Era de madrugada. No podía conciliar el sueño a pesar de estar totalmente agotado. Se había pasado todo el día buscando trabajo y por más que esperó en veinte interminables colas, para procurar otras tantas entrevistas, regresaba otra vez a su casa con las manos vacías.
Observó, entre tinieblas, el pecho agitado de su mujer dormida, la cama de una plaza donde descansaban los rostros demacrados de sus pequeños hijos, y el crucifijo que colgaba encima de su respaldo. Quiso pensar en Dios, pero la imagen de una mesa vacía de alimentos, desplazaba cualquier posibilidad de meditación.
Lamentó por no tener pilas para su vieja radio portátil y entonces, para seguir sustentando su incomprensible insomnio, encendió el antiguo velador de su mesita de luz y extrajo, de su cajón, las facturas de servicios impagos y vencidos. Le debía a tanta gente que lo había sacado del apuro, que ya no sabía a quien recurrir. Y posando sus ojos en una estampita de San Cayetano, se prometió ir a la iglesia al día siguiente.
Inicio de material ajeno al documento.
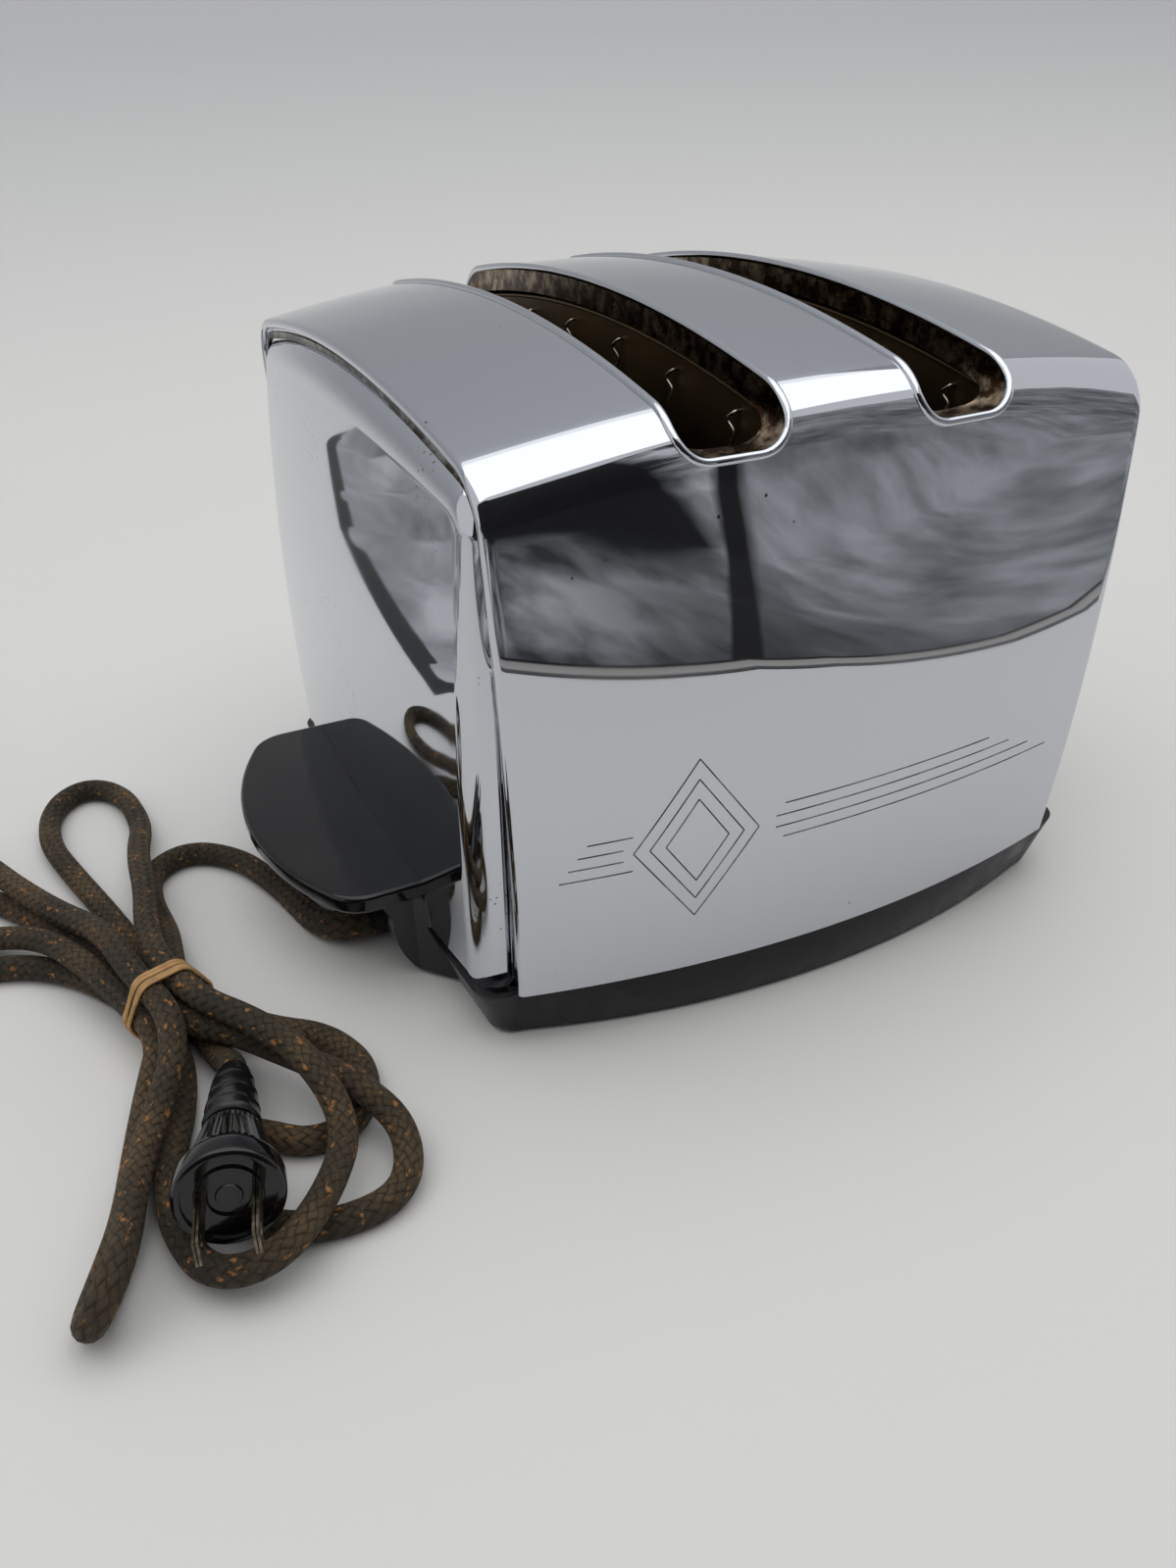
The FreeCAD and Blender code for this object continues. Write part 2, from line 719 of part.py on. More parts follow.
def handleWeb():
    root, under = "seamLow + panelInset", "gripTop - gripThick + 1"
    profile = [("endLowHalf - baseWall", "footRise"), ("webFoot", "footRise"), ("webNeck", "webNeckAt"),
               ("webNeck + webCove", under), (root, under)]
    bows = {1: ("webBelly", "webBellyAt"), 2: ("webNeck + 0.26 * webCove", "webNeckAt + 0.7 * webCove")}
    band = slab("webBand", "XZ_Plane", "0", profile, "3 * webHalf", bows, middle=True)
    inner = "endLowHalf - baseWall"
    plan = [(inner, "-webFlare"), ("endLowHalf", "-webFlare"), ("webFoot", "-webHalf"),
            ("gripFar", "-webHalf"), ("gripFar", "webHalf"), ("webFoot", "webHalf"),
            ("endLowHalf", "webFlare"), (inner, "webFlare")]
    return common("web", band, slab("webPlan", "XY_Plane", "0", plan, "gripTop"))


handleForm = cut("handleForm", cut("handleSeat", fuse("handleWhole", [gripPlate(), handleWeb()]), baseSolid),
                 panelSolid)
keep(cut("handleOnRight", handleForm, group("rightBores", screwsRight)), "handle_right")
keep(cut("handleOnLeft", mirrored("handleTwin", handleForm), fuse("leftBores", screwsLeft + [bushing])),
     "handle_left")


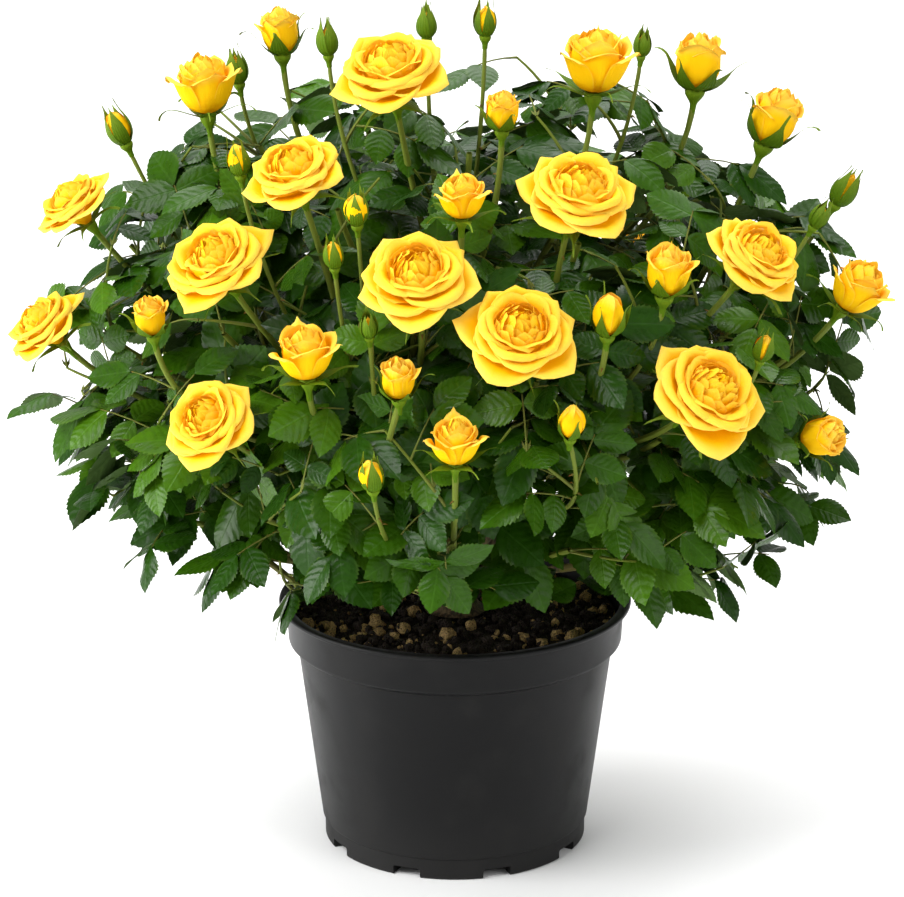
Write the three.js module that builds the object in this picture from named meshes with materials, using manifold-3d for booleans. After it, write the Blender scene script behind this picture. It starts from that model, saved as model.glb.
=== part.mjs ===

Cuando ingresó a la basílica comenzó a contemplar los cuadros, las imágenes de los santos, y el altar principal, revestidos de oro laminado y gemas valiosas en cada una de las vestimentas que cubrían aquellos cuerpos inmóviles y expectantes. Se le ocurrió que, con algunos de esos objetos sacralizados, podría resolver el problema que acuciaba a su familia, pero se sintió infame por haber pensado tal cosa, que lo desnaturalizaba de su dignidad y hombría.
Apoyó sus rodillas en una caja de madera labrada, y sin ver el rostro de su interlocutor confesó aquel pecado de codicia que había pasado por su mente.
El sacerdote, luego de escucharlo, lo perdonó a cambio de cinco Padre Nuestro y diez Ave María.
Hoy, en esta nueva madrugada, este hombre, que ha vuelto a regresar a su casa, sin trabajo y con las manos vacías, sentado en una mesa ausente de alimentos contempla el ingreso de los primeros rayos del sol, por su ventana, mientras reza la penitencia encomendada que lo resarza del perdón por su pecado.
Sólo, la fuerte tos de uno de sus hijos, suele interrumpirlo, transitando sus suelas desgastadas hacia el cuarto, donde alberga, la esperanza del mañana.